Measurable benefits of boredom

Unscheduled time is not only helpful for mitigating stress in kids, but it also instills important skills.

Unscheduled down time teaches kids to solve their own problems. The first problem they learn to solve is the problem of boredom. When you have “nothing to do” you search for something engaging to think about, explore, or create. In other words, boredom is the wellspring of creativity. If kids never get the chance to be bored, they never get the chance to develop the imagination and creativity that helps them develop their own passions, personalities, and unique interests. 

(Think about it: 300 years ago, without screens and organized after-school activities, kids had to read books, write stories and poetry, or come up with ways to play on their own. This “unstructured environment” was fertile ground for worldshaking thinkers like Galileo – who gazed at the stars, Isaac Newton – who came to understand gravity by sitting under an apple tree, and Thoreau – who spent all his time walking around in the woods of New England. These days creativity seems to mean developing some app no one asked for.)

An important ancillary of kids learning to solve their boredom problems is that they learn to entertain themselves, which makes your life as a parent easier. When kids can entertain themselves they are developing their creativity muscles, addressing stress and anxiety, learning to be independent thinkers and problem-solvers, and staying out of your hair.

So, let your kids be bored. It’s good for them.

Teach kids to slow down

Another important element of unstructured down time is the opportunity for kids to slow down. We bombard students with so much stimulus – teachers and assignments and friends and gossip and homework and tests and parents and social media and games and lessons and I could go on.

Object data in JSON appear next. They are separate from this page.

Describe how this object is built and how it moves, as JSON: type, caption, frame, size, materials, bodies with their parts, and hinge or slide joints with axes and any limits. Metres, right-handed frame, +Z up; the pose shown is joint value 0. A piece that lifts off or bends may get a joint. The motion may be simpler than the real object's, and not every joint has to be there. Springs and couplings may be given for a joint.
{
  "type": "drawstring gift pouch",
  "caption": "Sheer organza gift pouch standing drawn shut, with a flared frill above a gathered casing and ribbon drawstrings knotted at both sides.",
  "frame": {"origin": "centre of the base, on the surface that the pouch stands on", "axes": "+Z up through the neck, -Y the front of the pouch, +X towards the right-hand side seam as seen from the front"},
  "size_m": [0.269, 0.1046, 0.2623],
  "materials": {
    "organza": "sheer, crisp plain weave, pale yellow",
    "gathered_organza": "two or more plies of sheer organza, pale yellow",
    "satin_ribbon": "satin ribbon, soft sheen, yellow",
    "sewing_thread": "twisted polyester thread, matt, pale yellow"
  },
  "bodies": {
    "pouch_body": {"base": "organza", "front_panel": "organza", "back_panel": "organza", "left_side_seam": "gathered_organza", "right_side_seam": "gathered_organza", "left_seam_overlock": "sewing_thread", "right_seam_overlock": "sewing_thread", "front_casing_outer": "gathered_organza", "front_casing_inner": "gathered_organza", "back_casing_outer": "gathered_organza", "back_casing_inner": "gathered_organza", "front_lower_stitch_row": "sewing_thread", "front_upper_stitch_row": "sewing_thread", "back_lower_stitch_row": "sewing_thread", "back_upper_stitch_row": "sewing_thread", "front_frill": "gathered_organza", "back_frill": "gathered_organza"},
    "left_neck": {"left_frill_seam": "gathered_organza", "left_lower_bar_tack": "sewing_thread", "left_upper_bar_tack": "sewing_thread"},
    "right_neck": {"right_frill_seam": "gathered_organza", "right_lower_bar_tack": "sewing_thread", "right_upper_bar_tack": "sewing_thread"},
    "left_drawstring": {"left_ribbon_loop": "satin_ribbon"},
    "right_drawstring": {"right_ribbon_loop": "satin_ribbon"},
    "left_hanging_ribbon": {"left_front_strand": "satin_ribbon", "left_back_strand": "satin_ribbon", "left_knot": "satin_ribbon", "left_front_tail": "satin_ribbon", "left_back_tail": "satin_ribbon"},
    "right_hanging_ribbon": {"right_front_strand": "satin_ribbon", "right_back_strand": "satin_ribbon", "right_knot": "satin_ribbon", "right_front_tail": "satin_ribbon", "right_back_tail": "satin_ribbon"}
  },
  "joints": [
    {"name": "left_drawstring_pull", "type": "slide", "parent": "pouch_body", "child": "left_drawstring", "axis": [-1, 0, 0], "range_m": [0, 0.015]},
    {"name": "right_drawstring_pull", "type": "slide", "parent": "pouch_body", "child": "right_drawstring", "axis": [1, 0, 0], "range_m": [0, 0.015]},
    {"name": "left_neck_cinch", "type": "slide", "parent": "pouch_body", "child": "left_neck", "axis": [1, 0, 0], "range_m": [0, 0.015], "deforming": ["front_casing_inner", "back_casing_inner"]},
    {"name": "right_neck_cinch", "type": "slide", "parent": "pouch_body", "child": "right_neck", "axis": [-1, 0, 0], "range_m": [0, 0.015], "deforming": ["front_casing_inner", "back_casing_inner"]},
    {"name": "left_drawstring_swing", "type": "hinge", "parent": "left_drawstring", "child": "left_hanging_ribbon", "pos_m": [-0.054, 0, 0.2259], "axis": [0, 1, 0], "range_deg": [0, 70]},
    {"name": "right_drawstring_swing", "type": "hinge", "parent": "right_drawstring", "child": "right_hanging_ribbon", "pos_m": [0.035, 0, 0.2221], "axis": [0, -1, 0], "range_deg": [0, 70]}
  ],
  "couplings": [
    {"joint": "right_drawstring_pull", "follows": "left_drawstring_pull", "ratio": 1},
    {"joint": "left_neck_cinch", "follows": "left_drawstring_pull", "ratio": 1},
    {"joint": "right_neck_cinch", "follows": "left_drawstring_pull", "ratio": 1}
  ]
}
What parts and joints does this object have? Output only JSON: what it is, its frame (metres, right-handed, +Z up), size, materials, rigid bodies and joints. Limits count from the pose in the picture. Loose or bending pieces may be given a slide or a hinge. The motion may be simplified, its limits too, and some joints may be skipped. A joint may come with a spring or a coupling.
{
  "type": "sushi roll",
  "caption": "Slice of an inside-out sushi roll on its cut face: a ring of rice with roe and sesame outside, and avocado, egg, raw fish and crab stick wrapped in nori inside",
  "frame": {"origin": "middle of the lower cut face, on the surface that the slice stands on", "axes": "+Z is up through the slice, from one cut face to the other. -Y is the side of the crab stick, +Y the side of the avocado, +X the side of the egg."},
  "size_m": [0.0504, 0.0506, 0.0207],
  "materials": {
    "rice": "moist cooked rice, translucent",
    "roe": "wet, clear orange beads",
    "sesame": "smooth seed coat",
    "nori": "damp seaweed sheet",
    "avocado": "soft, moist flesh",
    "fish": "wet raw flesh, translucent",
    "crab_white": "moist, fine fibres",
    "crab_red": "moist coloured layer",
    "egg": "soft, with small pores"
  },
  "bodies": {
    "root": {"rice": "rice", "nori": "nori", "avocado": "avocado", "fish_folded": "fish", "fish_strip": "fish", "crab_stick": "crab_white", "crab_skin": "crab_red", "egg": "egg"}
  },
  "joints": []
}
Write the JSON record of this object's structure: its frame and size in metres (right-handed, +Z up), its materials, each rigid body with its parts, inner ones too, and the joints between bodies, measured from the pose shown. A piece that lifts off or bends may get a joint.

It’s exhausting.

This being the case, kids need the chance to slow down, both physically and mentally. Unscheduled time helps them to do this. Kids can develop mindfulness when nothing is expected of them and they are allowed to sit with their thoughts. 

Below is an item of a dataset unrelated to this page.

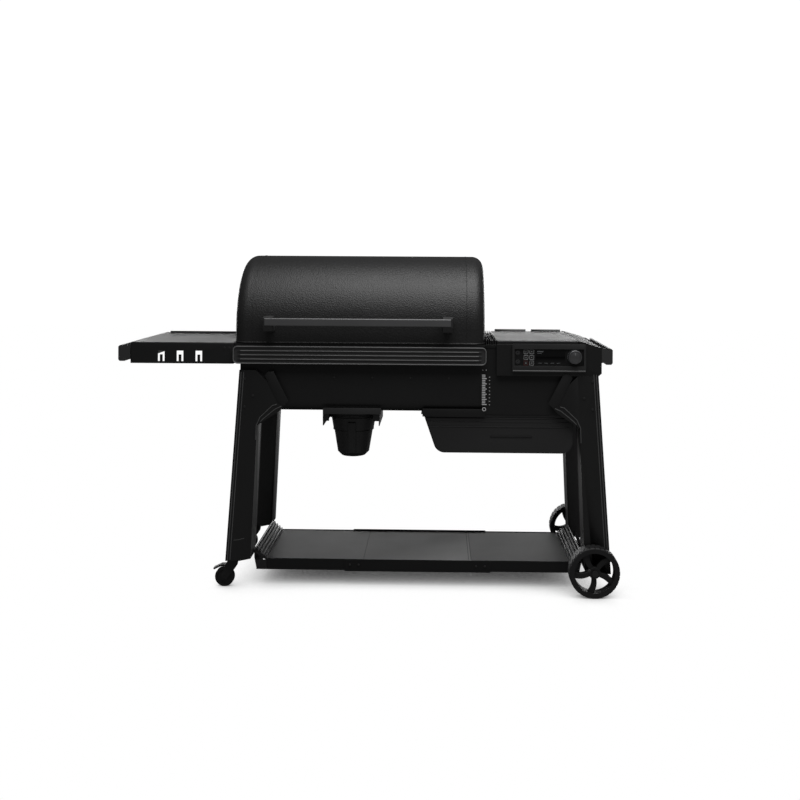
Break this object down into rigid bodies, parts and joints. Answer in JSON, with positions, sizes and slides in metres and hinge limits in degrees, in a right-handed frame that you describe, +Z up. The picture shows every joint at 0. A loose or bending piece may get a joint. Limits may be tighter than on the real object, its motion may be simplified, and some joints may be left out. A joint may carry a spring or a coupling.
{
  "type": "pellet smoker grill",
  "caption": "Barrel pellet smoker on a four-leg cart with hopper and control panel at the right, side shelf at the left, grease keg, storage bin, bottom shelf, wheels and casters.",
  "frame": {"origin": "on the ground, under the middle of the overall box", "axes": "+X to the right as seen from the front, towards the hopper; +Y to the back; +Z up"},
  "size_m": [1.8006, 0.635, 1.203],
  "materials": {
    "lid_black": "fine textured powder coat",
    "casing_black": "satin powder coat",
    "rail_black": "satin extruded rail",
    "handle_grey": "satin dark grey",
    "shelf_black": "satin powder coat",
    "leg_black": "satin powder coat",
    "bezel_black": "moulded frame",
    "panel_black": "gloss control face",
    "button_black": "soft-touch key",
    "knob_grey": "anodised dark grey",
    "wheel_black": "moulded wheel",
    "caster_black": "moulded caster",
    "steel": "zinc plated",
    "dark_fastener": "blackened screw head",
    "grate_enamel": "porcelain-enamelled",
    "firebox_steel": "stainless",
    "keg_black": "satin powder coat",
    "motor_grey": "grey housing",
    "inlet_black": "socket plastic"
  },
  "bodies": {
    "root": {"barrel_shell": "casing_black", "front_rail": "rail_black", "left_rail": "rail_black", "right_rail": "rail_black", "left_shelf": "shelf_black", "hopper_casing": "casing_black", "hopper_funnel": "firebox_steel", "hinge_brackets": "casing_black", "hinge_pins": "steel", "control_bezel": "bezel_black", "control_face": "panel_black", "probe_jacks": "steel", "leg_front_left": "leg_black", "leg_front_right": "leg_black", "leg_rear_left": "leg_black", "leg_rear_right": "leg_black", "shelf_end_left": "shelf_black", "shelf_end_right": "shelf_black", "bottom_shelf_left": "shelf_black", "bottom_shelf_middle": "shelf_black", "bottom_shelf_right": "shelf_black", "wheel_axle": "steel", "keg_rails": "casing_black", "storage_bin": "keg_black", "fire_pot": "firebox_steel", "igniter_rod": "steel", "auger_tube": "firebox_steel", "auger_motor": "motor_grey", "fan_housing": "motor_grey", "heat_baffle": "firebox_steel", "drain_pan": "grate_enamel", "grate_left": "grate_enamel", "grate_right": "grate_enamel", "temperature_probe": "steel", "exhaust_duct": "casing_black", "power_inlet": "inlet_black", "pan_head_screws": "dark_fastener"},
    "lid": {"lid": "lid_black", "lid_handle": "handle_grey", "handle_brackets": "handle_grey"},
    "hopper_lid": {"hopper_lid": "shelf_black"},
    "knob_push": {"knob_shaft": "steel"},
    "knob": {"control_knob": "knob_grey"},
    "auger": {"auger_screw": "steel"},
    "fan": {"fan_impeller": "bezel_black"},
    "keg": {"grease_keg": "keg_black"},
    "wheel_front": {"wheel_front": "wheel_black"},
    "wheel_rear": {"wheel_rear": "wheel_black"},
    "caster_front": {"caster_fork_front": "caster_black"},
    "caster_front_wheel": {"caster_wheel_front": "wheel_black"},
    "caster_front_brake": {"caster_brake_front": "caster_black"},
    "caster_rear": {"caster_fork_rear": "caster_black"},
    "caster_rear_wheel": {"caster_wheel_rear": "wheel_black"},
    "caster_rear_brake": {"caster_brake_rear": "caster_black"},
    "button_row1_left": {"button_row1_left": "button_black"},
    "button_row1_right": {"button_row1_right": "button_black"},
    "button_row2_left": {"button_row2_left": "button_black"},
    "button_row2_right": {"button_row2_right": "button_black"},
    "button_row3_left": {"button_row3_left": "button_black"},
    "button_row3_right": {"button_row3_right": "button_black"}
  },
  "joints": [
    {"name": "lid_hinge", "type": "hinge", "parent": "root", "child": "lid", "pos_m": [-0.03025, 0.24, 0.895], "axis": [-1, 0, 0], "range_deg": [0, 75]},
    {"name": "hopper_lid_hinge", "type": "hinge", "parent": "root", "child": "hopper_lid", "pos_m": [0.61125, 0.175, 0.898], "axis": [-1, 0, 0], "range_deg": [0, 95]},
    {"name": "button_row1_left_press", "type": "slide", "parent": "root", "child": "button_row1_left", "axis": [0, 1, 0], "range_m": [0, 0.001], "stiffness_N_per_m": 500},
    {"name": "button_row1_right_press", "type": "slide", "parent": "root", "child": "button_row1_right", "axis": [0, 1, 0], "range_m": [0, 0.001], "stiffness_N_per_m": 500},
    {"name": "button_row2_left_press", "type": "slide", "parent": "root", "child": "button_row2_left", "axis": [0, 1, 0], "range_m": [0, 0.001], "stiffness_N_per_m": 500},
    {"name": "button_row2_right_press", "type": "slide", "parent": "root", "child": "button_row2_right", "axis": [0, 1, 0], "range_m": [0, 0.001], "stiffness_N_per_m": 500},
    {"name": "button_row3_left_press", "type": "slide", "parent": "root", "child": "button_row3_left", "axis": [0, 1, 0], "range_m": [0, 0.001], "stiffness_N_per_m": 500},
    {"name": "button_row3_right_press", "type": "slide", "parent": "root", "child": "button_row3_right", "axis": [0, 1, 0], "range_m": [0, 0.001], "stiffness_N_per_m": 500},
    {"name": "knob_press", "type": "slide", "parent": "root", "child": "knob_push", "axis": [0, 1, 0], "range_m": [0, 0.0015], "stiffness_N_per_m": 600},
    {"name": "knob_turn", "type": "hinge", "parent": "knob_push", "child": "knob", "pos_m": [0.74175, -0.27, 0.848], "axis": [0, -1, 0], "continuous": true},
    {"name": "auger_turn", "type": "hinge", "parent": "root", "child": "auger", "pos_m": [0.38875, -0.01, 0.702], "axis": [1, 0, 0], "continuous": true},
    {"name": "fan_spin", "type": "hinge", "parent": "root", "child": "fan", "pos_m": [0.54875, 0.12, 0.696], "axis": [0, 1, 0], "continuous": true},
    {"name": "keg_pull", "type": "slide", "parent": "root", "child": "keg", "axis": [0, -1, 0], "range_m": [0, 0.2]},
    {"name": "wheel_front_roll", "type": "hinge", "parent": "root", "child": "wheel_front", "pos_m": [0.81075, -0.287, 0.0895], "axis": [0, 1, 0], "continuous": true},
    {"name": "wheel_rear_roll", "type": "hinge", "parent": "root", "child": "wheel_rear", "pos_m": [0.81075, 0.267, 0.0895], "axis": [0, 1, 0], "continuous": true},
    {"name": "caster_front_swivel", "type": "hinge", "parent": "root", "child": "caster_front", "pos_m": [-0.48925, -0.2195, 0.09], "axis": [0, 0, 1], "continuous": true},
    {"name": "caster_front_roll", "type": "hinge", "parent": "caster_front", "child": "caster_front_wheel", "pos_m": [-0.51825, -0.2195, 0.035], "axis": [0, 1, 0], "continuous": true},
    {"name": "caster_front_brake_press", "type": "hinge", "parent": "caster_front", "child": "caster_front_brake", "pos_m": [-0.51025, -0.2195, 0.075], "axis": [0, -1, 0], "range_deg": [0, 6]},
    {"name": "caster_rear_swivel", "type": "hinge", "parent": "root", "child": "caster_rear", "pos_m": [-0.48925, 0.1995, 0.09], "axis": [0, 0, 1], "continuous": true},
    {"name": "caster_rear_roll", "type": "hinge", "parent": "caster_rear", "child": "caster_rear_wheel", "pos_m": [-0.51825, 0.1995, 0.035], "axis": [0, 1, 0], "continuous": true},
    {"name": "caster_rear_brake_press", "type": "hinge", "parent": "caster_rear", "child": "caster_rear_brake", "pos_m": [-0.51025, 0.1995, 0.075], "axis": [0, -1, 0], "range_deg": [0, 6]}
  ]
}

If kids can develop mindfulness, or even just a capacity to sit without stimulus, it can help manage issues like ADHD and anxiety.

The world we have built for our kids is a lot. They are overscheduled and overstimulated. Let’s help them by allowing them the mental space to go slow, think full thoughts, and learn to be calm.

Balance is the way

At this point you might be thinking, “Cool, so I need my kids to do less. I should take them out of all after-school classes. I should take them out of Englist.”

No, that is not what we mean. We are simply asking for balance. As parents and teachers, we have gone a little too far. We have foisted activities and responsibilities on kids they may not need or want. But, this does not mean kids should have no scheduled activities. A certain amount of scheduled activities is useful. Here’s an example we think works:

  • Bedtime by 22:30 at the latest (regardless if homework and studying is done)
  • School and homework
  • One family evening per week
  • Englist
  • One tutor or academic activity per week
  • One sport or physical activity per week
  • Maybe one additional hobby – but only if the child is genuinely interested (e.g., music, art, programming, etc.)
  • 30 minutes of recreational screentime per day

*Note: Did you know that the teachers at Englist try to give as much “down time” as possible during our brief time with your kids? This is why we insist on unstructured discussion, personal reading time, and even “fun time” at the end of classes. This down time helps students bond, de-stress, and allows students to focus better.

The rest of a kid’s time should be down time with no screens. If they complain, tell them to go play. Tell them to draw. Tell them to read, preferably for 30 minutes a day. Tell them to relax or take a nap. A schedule like the one above is really full as it is, so the rest of their time should be exactly that: their time.

We get it, you want the best for your kids and you might have anxiety about them keeping up with peers. We also know the schools in Taiwan are brutal with homework load, study demands, and extra activities. Perhaps we have collectively sacrificed the right to playtime at the altar of “productivity”. 

But we also think it’s time to take a stand. Your kids can’t do everything and neither can you. As parents, you also can push back at your child’s school about the dangers of homework overload and academic burnout. 

Childhood is not just a time for kids to prepare for college and careers. Kids deserve time for themselves and their families. It’s the job of parents and teachers to ensure they get it.